さまざまな業界でAIの活用が進んでいます。タクシー運転手になりたい人のなかには、AIの普及で運転手の需要がなくなるのではないかと気になっている方も多いのではないでしょうか。今回はタクシー業界でのAIの普及状況や将来性について解説します。
タクシー業界でもAIが普及
タクシー業界では次のようなAIがすでに活用されています。
NTTドコモの「AIタクシー」
NTTドコモでは、過去にAIを活用してタクシー需要の情報を配信するAIタクシーというサービスを提供していました。携帯電話のネットワークを利用して、人の流れを予測し、どこに行けば乗客を乗せられるかがリアルタイムでわかるというものです。

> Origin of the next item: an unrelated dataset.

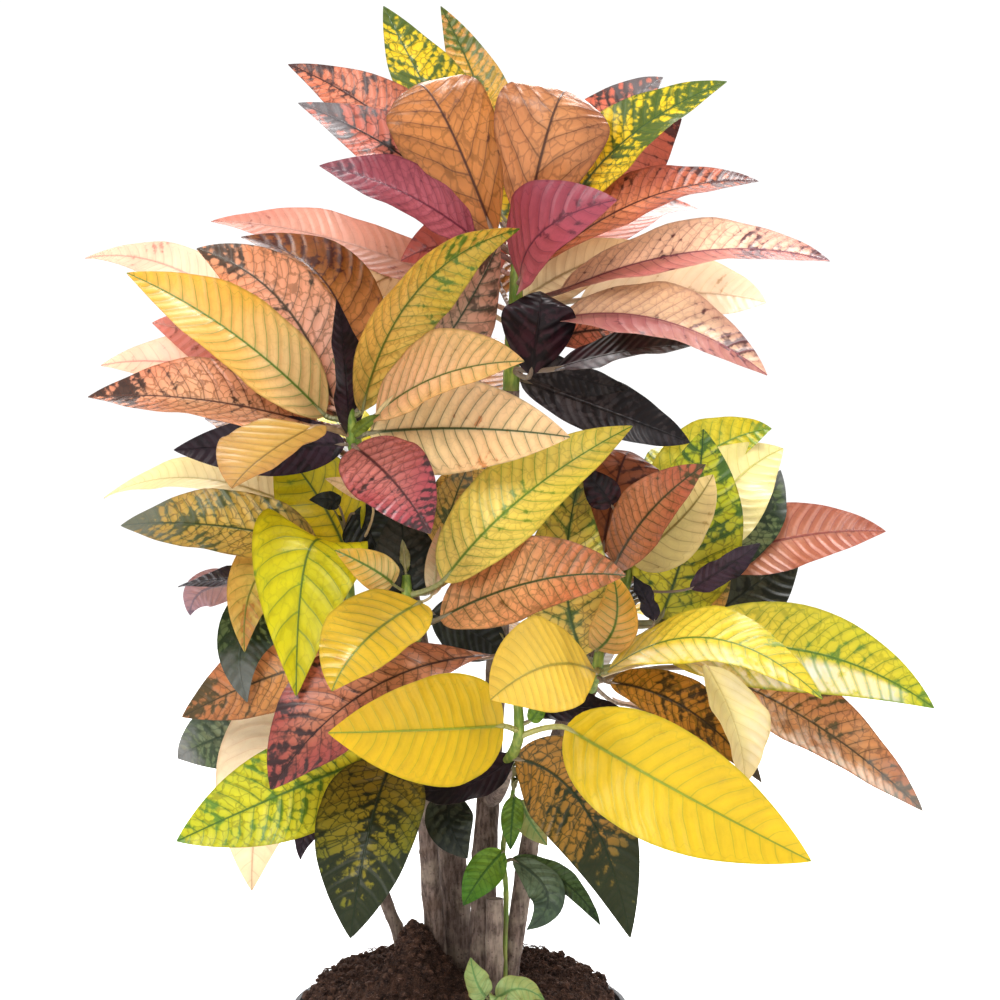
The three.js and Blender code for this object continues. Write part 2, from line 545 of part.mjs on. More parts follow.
// A stem with its forks, or the same grown by a seat's gap all round and past its ends
function stemSolid(runs, extra) {
  const solids = runs.map((run) => {
    const { points, radii } = runOf(run);
    const [before, end] = points.slice(-2);
    end.addScaledVector(end.clone().sub(before).normalize(), extra);
    return limb(points, radii.map((r) => r + extra), 8, 26, 0.045);
  });
  return fuse(solids);
}

// The soil's lumps, as a sum of two ripples
function lumps(x, y) {
  const coarse = Math.sin(x * 0.17 + 1.3) * Math.cos(y * 0.15 - 0.7);
  const fine = Math.sin(x * 0.41 + y * 0.33) * Math.cos(y * 0.47 - x * 0.29);
  return 1.9 * coarse + 1.3 * fine;
}

function soilHeight(x, y) {
  const radius = Math.hypot(x, y);
  const edge = (radius - SOIL_FLAT_RADIUS) / (soilRadius(POT_HEIGHT - 5) - SOIL_FLAT_RADIUS);
  const round = Math.min(Math.max(edge, 0), 1) ** 2;
  const fall = SOIL_DROP * (1 - Math.sqrt(1 - round));
  const heap = HEAP.rise * Math.exp(-(((x - HEAP.x) ** 2 + (y - HEAP.y) ** 2) / HEAP.spread ** 2));
  return SOIL_TOP - fall + heap + lumps(x, y) * (1 - round);
}

function potRadius(z) {
  return THREE.MathUtils.lerp(POT_BASE_RADIUS, POT_RIM_RADIUS - RIM_THICKNESS + POT_WALL / 2, z / POT_HEIGHT);
}

function soilRadius(z) {
  return (potRadius(z) - POT_WALL) * Math.cos(Math.PI / POT_SIDES) - SEAT_GAP;
}

function soilSolid(holes) {
  const shoulder = POT_HEIGHT - RIM_BAND - 3;
  const rings = [0.22, 0.44, 0.64, 0.8, 0.91, 0.975, 1];
  const sectors = 28;
  const rim = soilRadius(POT_HEIGHT - 5);
  const vertices = [0, 0, soilHeight(0, 0)];
  for (const share of rings) {
    for (let j = 0; j < sectors; j += 1) {
      const angle = (2 * Math.PI * j) / sectors;
      const x = Math.cos(angle) * rim * share;
      const y = Math.sin(angle) * rim * share;
      vertices.push(x, y, soilHeight(x, y));
    }
  }
  for (const z of [shoulder, POT_FLOOR + SEAT_GAP]) {
    for (let j = 0; j < sectors; j += 1) {
      const angle = (2 * Math.PI * j) / sectors;
      vertices.push(Math.cos(angle) * soilRadius(z), Math.sin(angle) * soilRadius(z), z);
    }
  }
  vertices.push(0, 0, POT_FLOOR + SEAT_GAP);
  const bands = rings.length + 2;
  const bottom = 1 + bands * sectors;
  const triangles = [];
  for (let j = 0; j < sectors; j += 1) {
    const next = (j + 1) % sectors;
    triangles.push(0, 1 + j, 1 + next);
    for (let i = 0; i < bands - 1; i += 1) {
      const a = 1 + i * sectors + j;
      const b = 1 + i * sectors + next;
      triangles.push(a, a + sectors, b + sectors, a, b + sectors, b);
    }
    triangles.push(bottom, bottom - sectors + next, bottom - sectors + j);
  }
  return solidFrom(vertices, triangles).subtract(wasm.Manifold.union(holes));
}

function manifoldOf(geometry) {
  const index = new Map();
  const position = geometry.attributes.position;
  const order = geometry.index.array;
  const vertices = [];
  const triangles = [];
  const slot = (i) => {
    const point = [position.getX(i), position.getY(i), position.getZ(i)];
    const key = point.map((v) => Math.round(v * 1000)).join();
    if (!index.has(key)) {
      index.set(key, vertices.length / 3);
      vertices.push(...point);
    }
    return index.get(key);
  };
  for (let i = 0; i < order.length; i += 3) {
    const [a, b, c] = [slot(order[i]), slot(order[i + 1]), slot(order[i + 2])];
    if (a !== b && b !== c && a !== c) triangles.push(a, b, c);
  }
  return solidFrom(vertices, triangles);
}

function potSolid() {
  const band = POT_HEIGHT - RIM_BAND;
  const inner = POT_RIM_RADIUS - RIM_THICKNESS;
  const profile = [
    [0, 0],
    [POT_BASE_RADIUS - 2, 0],
    [potRadius(2), 2],
    [potRadius(band - 1), band - 1],
    [POT_RIM_RADIUS - 1, band],
    [POT_RIM_RADIUS, band + 1.5],
    [POT_RIM_RADIUS, POT_HEIGHT - 1.5],
    [POT_RIM_RADIUS - 1.5, POT_HEIGHT],
    [inner + 1, POT_HEIGHT],
    [inner, POT_HEIGHT - 1],
    [potRadius(band - 3) - POT_WALL, band - 3],
    [potRadius(POT_FLOOR) - POT_WALL, POT_FLOOR],
    [0, POT_FLOOR],
  ].map(([r, z]) => new THREE.Vector2(r, z));
  const lathe = new THREE.LatheGeometry(profile, POT_SIDES);
  lathe.rotateX(Math.PI / 2);
  const shell = manifoldOf(lathe);
  const drains = [];
  for (let i = 0; i < DRAIN_COUNT; i += 1) {
    const angle = (2 * Math.PI * i) / DRAIN_COUNT;
    const hole = new THREE.CylinderGeometry(DRAIN_RADIUS, DRAIN_RADIUS, 4 * POT_FLOOR, 8);
    hole.rotateX(Math.PI / 2);
    hole.translate(Math.cos(angle) * DRAIN_CIRCLE, Math.sin(angle) * DRAIN_CIRCLE, POT_FLOOR / 2);
    drains.push(manifoldOf(hole));
  }
  return shell.subtract(wasm.Manifold.union(drains));
}

const plant = new THREE.Group();

function place(name, solid, colour, roughness) {
  const { vertProperties, triVerts } = solid.getMesh();
  const geometry = new THREE.BufferGeometry();
  geometry.setAttribute('position', new THREE.BufferAttribute(new Float32Array(vertProperties), 3));
  geometry.setIndex(new THREE.BufferAttribute(new Uint32Array(triVerts), 1));
  const mesh = new THREE.Mesh(geometry, new THREE.MeshStandardMaterial({ color: colour, roughness }));
  mesh.name = name;
  plant.add(mesh);
}

place('pot', potSolid(), 0x2b2c2d, 0.6);

const holes = Object.values(STEMS).map((runs) => stemSolid([runs[0]], SEAT_GAP));
for (const name of ['shoot_small', 'seedling']) {
  const shoot = runOf(HEADS[name].shoot);
  holes.push(limb(shoot.points, shoot.radii.map((r) => r + SEAT_GAP), 6, 24, 0.03));
}
place('soil', soilSolid(holes), 0x4a3429, 1);

for (const [name, runs] of Object.entries(STEMS)) place(name, stemSolid(runs, 0), 0x8b7565, 0.9);
for (const [name, head] of Object.entries(HEADS)) place(name, headSolid(head), HEAD_COLOURS[name], 0.45);

export default plant;
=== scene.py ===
# %% [markdown]
# # A potted croton
# The plant stands in a plain grower's pot on its mound of peat. Its woody stems carry heads of
# broad, leathery leaves in yellow, orange, pink and mottled dark green.
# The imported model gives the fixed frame: every piece made here lies in the same place as its solid,
# in metres, with +Z up and the origin under the middle of the pot.

# %% Load the frame
import math
import random

import bpy
import numpy as np
from mathutils import Matrix, Vector, noise


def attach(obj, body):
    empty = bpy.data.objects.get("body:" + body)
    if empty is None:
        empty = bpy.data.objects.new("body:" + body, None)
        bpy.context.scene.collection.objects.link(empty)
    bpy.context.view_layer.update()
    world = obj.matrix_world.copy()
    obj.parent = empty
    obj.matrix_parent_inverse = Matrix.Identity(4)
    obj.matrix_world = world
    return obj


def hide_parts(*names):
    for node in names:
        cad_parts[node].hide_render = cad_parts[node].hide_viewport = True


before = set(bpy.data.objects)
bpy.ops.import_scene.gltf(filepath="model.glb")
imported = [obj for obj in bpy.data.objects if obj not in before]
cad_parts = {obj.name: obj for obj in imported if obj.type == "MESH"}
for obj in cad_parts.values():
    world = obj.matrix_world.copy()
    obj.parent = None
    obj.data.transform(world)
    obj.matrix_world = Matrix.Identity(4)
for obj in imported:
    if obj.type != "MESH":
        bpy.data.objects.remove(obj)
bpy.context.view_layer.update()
bpy.ops.object.select_all(action="DESELECT")
MM = 0.001

# %% [markdown]
# ## The viewer's eye
# The plant is laid out as it is seen from the front: x to the right of the pot's axis, h up from the
# soil and d towards the viewer, in millimetres at the pot's axis. One function turns such a point
# into a real place, so a leaf can be moved nearer or further without leaving its spot in the picture.
# The camera stands where that eye is, so both agree.

# %% Eye and camera
EYE_DISTANCE = 2400.0
EYE_RISE = math.radians(8)
AIM_X = 28.7
AIM_H = 315.0
SOIL_LEVEL = 247.0
PICTURE_WIDTH = 700.0
SENSOR = 36.0
REACH = EYE_DISTANCE * math.cos(EYE_RISE)
DROP = EYE_DISTANCE * math.sin(EYE_RISE)
AIM = np.array([AIM_X, 0.0, SOIL_LEVEL + AIM_H * math.cos(EYE_RISE)])
EYE = AIM + np.array([0.0, -REACH, DROP])


def seen(place):
    x, h, d = place[:3]
    above = h - AIM_H
    s = (REACH - d) / (REACH + above * math.sin(EYE_RISE))
    return np.array([AIM_X + s * (x - AIM_X), -d, EYE[2] + s * (above * math.cos(EYE_RISE) - DROP)])


def add_object(name, data):
    piece = bpy.data.objects.new(name, data)
    bpy.context.scene.collection.objects.link(piece)
    return piece


def look_along(piece, way):
    """Turn a camera or a lamp, which both look down their own Z, to this direction."""
    piece.rotation_euler = Vector(way).to_track_quat("-Z", "Y").to_euler()


camera_data = bpy.data.cameras.new("camera")
camera_data.sensor_width = SENSOR
camera_data.lens = SENSOR * EYE_DISTANCE / PICTURE_WIDTH
camera = add_object("camera", camera_data)
camera.location = Vector(EYE * MM)
look_along(camera, (AIM - EYE).tolist())
bpy.context.scene.camera = camera
print("eye", [round(c, 3) for c in camera.location], "lens", round(camera_data.lens, 1))

# %% [markdown]
# ## Stems and heads, as lists
# A stem is a run of places with its radius at each, and a fork is a further run. A head is a green
# shoot and its leaves. Each leaf's row holds its base, the middle of its rib and its tip, three
# numbers each, then its width, its roll about the rib from facing the viewer, the fold of each half
# and the name of its look, with the place of its widest part last where that isn't the usual one.
# A rule for far leaves holds their number, the middle and the half width of their fan, the lowest and
# highest rise, in degrees, and their reach. It could all be modelled leaf by leaf, but rows are easy
# to compare and to mend, and the same rows make the solids, so fine and plain leaves lie alike.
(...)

AIタクシーを活用すれば、経験の浅いタクシー運転手でも乗客を見つけられます。
しかし、このAIタクシーは2022年6月15日にサービスを終了しています。配車アプリの普及が主な理由です。
大和の「AI 搭載TAXI」
AI搭載TAXIはソニーグループが開発した需要予測サービスを搭載したタクシーです。
これまでのタクシーの走行データをもとにして、過去に需要が高かったスポットがわかります。鉄道の遅延情報・イベント終了時刻・天気予測などのデータもリアルタイムでの表示が可能です。

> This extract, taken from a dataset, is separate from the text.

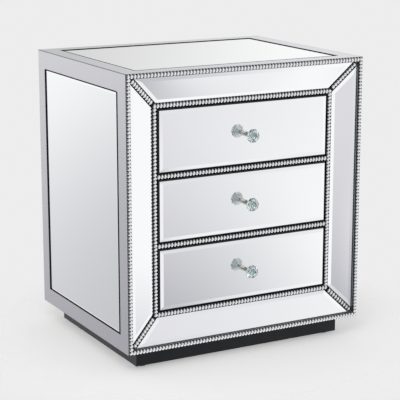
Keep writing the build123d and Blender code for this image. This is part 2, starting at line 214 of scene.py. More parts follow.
@dataclass(frozen=True)
class SilverPaint(Finish):
    """Satin metallic paint sprayed on fibreboard.

    The flakes give a soft sheen that mirrors the room as a blur, and are drawn coarser
    than life so that they show. Shade is painted into the coat: it is darker towards the
    floor. A darker grey line runs along the top's long edges. The frame's face is sprayed
    black first, so that only dark lines show between its mirrors and its trim.
    """

    cloud_size: float = 60.0
    flake_size: float = 2.2
    cloud_span: Span = (0.14, 0.40)
    cloud_colour: str = "#D3D3D7"
    peel_height: float = 0.008
    peel_strength: float = 0.6
    face_colour: str = "#0E1012"
    face_back_y: float = -182.0
    face_half_width: float = 279.2
    face_half_height: float = 288.2
    face_middle_z: float = 345.0
    glancing_colour: str = "#F6F6F8"
    painted_low_shade_colour: str = "#C6C6CA"
    arris_colour: str = "#77777C"
    arris_width: float = 1.6
    case_half_width: float = 290.0
    case_top: float = 644.0

    def arris(self, add: Adder, place: Socket) -> bpy.types.Node:
        """How much of a spot is on a long top edge, where a darker grey line runs.

        Args:
            add: Adds a node to the material's tree.
            place: The object coordinates.

        Returns:
            A node that gives 1 within the arris's width of both the top and a side, else 0.
        """
        parts = add("SeparateXYZ", {0: place}).outputs
        size = add("Math", {0: parts["X"]}, operation="ABSOLUTE")
        near = [
            add("Math", {0: value, 1: (reach - self.arris_width) * MM}, operation="GREATER_THAN")
            for value, reach in ((size, self.case_half_width), (parts["Z"], self.case_top))
        ]
        return add("Math", {0: near[0], 1: near[1]}, operation="MULTIPLY")

    def face(self, add: Adder, place: Socket) -> bpy.types.Node:
        """How much of a spot is frame face: 1 in front and inside the outer edges.

        Args:
            add: Adds a node to the material's tree.
            place: The object coordinates.

        Returns:
            A node that gives the share.
        """
        middle = (0.0, 0.0, -self.face_middle_z * MM)
        moved = add("VectorMath", {0: place, 1: middle}, operation="ADD")
        parts = add("SeparateXYZ", {0: moved}).outputs
        share: bpy.types.Node | float = 1.0
        for axis, reach in (("X", self.face_half_width), ("Z", self.face_half_height)):
            size = add("Math", {0: parts[axis]}, operation="ABSOLUTE")
            within = add("Math", {0: size, 1: reach * MM}, operation="LESS_THAN")
            share = add("Math", {0: share, 1: within}, operation="MULTIPLY")
        front = add("Math", {0: parts["Y"], 1: self.face_back_y * MM}, operation="LESS_THAN")
        return add("Math", {0: share, 1: front}, operation="MULTIPLY")

    def detail(self, add: Adder, place: Socket) -> Inputs:
        """Lays the coats over the clouds one by one, painted shade towards the floor among them,
        and adds orange peel.
        """
        clouds, flakes = (
            add("TexNoise", {"Vector": place, "Scale": per_size(size), "Detail": octaves})
            for size, octaves in ((self.cloud_size, 6.0), (self.flake_size, 2.0))
        )
        amount = add("Math", {0: clouds, 1: flakes}, operation="MULTIPLY")
        low, high = self.cloud_span
        flaked = add("MapRange", {"Value": amount, "From Min": low, "From Max": high})
        # Painted shade: the coat's colour darkens towards the floor.
        height = add("SeparateXYZ", {0: place}).outputs["Z"]
        falling = {"From Max": self.case_top * MM, "To Min": 1.0, "To Max": 0.0}
        painted_low_shade = add("MapRange", {"Value": height} | falling)
        face = self.face(add, place)
        coats = (
            (flaked, self.colour),
            # Painted shade, darker towards the floor.
            (painted_low_shade, self.painted_low_shade_colour),
            # A darker grey line along the top's long edges.
            (self.arris(add, place), self.arris_colour),
            (face, self.face_colour),
        )
        seen: bpy.types.Node | Colour = linear(self.cloud_colour)
        for share, colour in coats:
            seen = add("Mix", {0: share, 6: seen, 7: linear(colour)}, data_type="RGBA")
        shine = add("MapRange", {"Value": face, "To Min": self.metallic, "To Max": 0.0})
        peel = {"Distance": self.peel_height * MM, "Strength": self.peel_strength}
        return {
            "Base Color": seen,
            "Metallic": shine,
            "Normal": add("Bump", {"Height": flakes} | peel),
            "Specular Tint": linear(self.glancing_colour),
        }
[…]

さらに、配車アプリと連携して使用することもできます。需給状況がリアルタイムで把握できるため、効率的な営業に役立てられています。
KDDI×WILLER「mobi」
mobiは乗り合い型のAIオンデマンド交通で、KDDI総合研究所が開発したアプリです。オンデマンドタクシーで活用されています。

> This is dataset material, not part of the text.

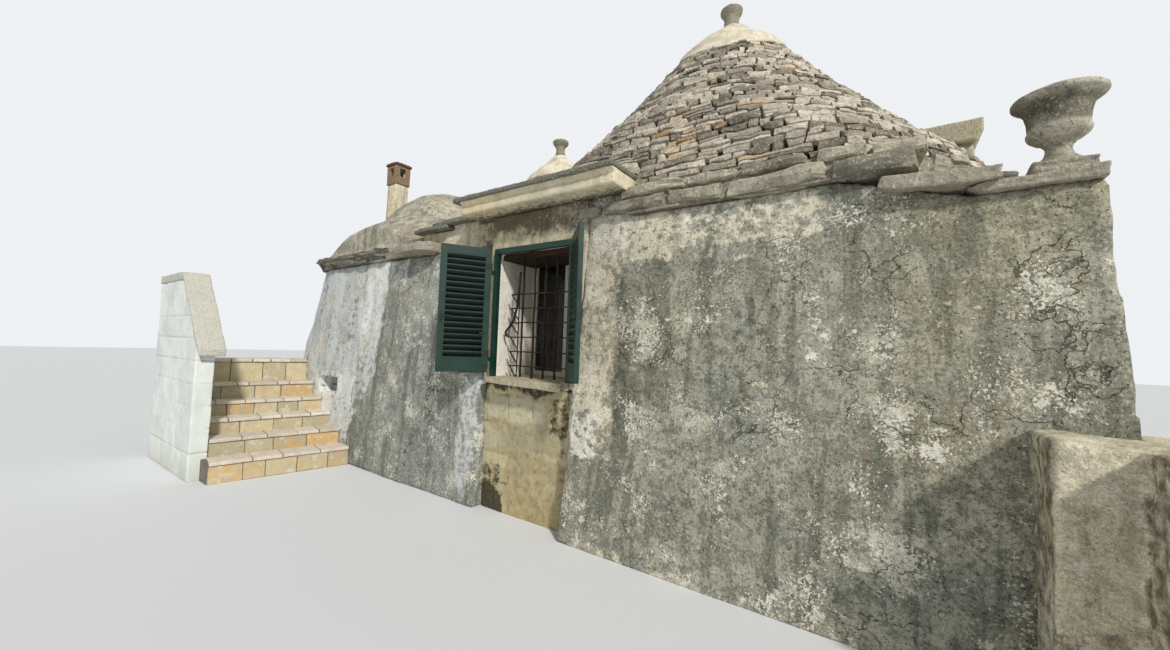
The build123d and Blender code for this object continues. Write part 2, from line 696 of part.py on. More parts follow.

mobiでは、乗客がスマホで予約をすると、最適な走行経路をAIが自動計算してタクシーに表示されます。複数の乗客が相乗りする場合にも、運転手は最適な経路がすぐにわかるなど新たな交通手段として期待されています。
AIによってタクシー運転手の需要がなくなる?
現状ではAIがタクシー業界で活用されているものの、運転自体は従来のやり方で運転手が行っています。
AIによる自動運転をタクシー業界が導入するには、安全性や法の整備など課題が多くあり難しいのが実情です。無人タクシーが登場する未来はあるかもしれませんが、何十年も先になるでしょう。
また、無人タクシーが登場してもタクシー運転手の仕事がなくなる可能性は低いといえます。タクシーを利用する乗客の中にはサポートを必要とする人もいます。無人ですべて対応することは難しいため、人が運転するタクシーはどうしても必要になります。
まとめ
タクシー業界ではすでにAIが活用されていますが、需要予測や経路の計算などが中心です。AIによる自動運転を取り入れるのはかなり難しく、タクシー運転手の需要がなくなるわけではありません。
AIの普及により営業が楽になり、タクシー運転手にとっては仕事をしやすくなる可能性が高いでしょう。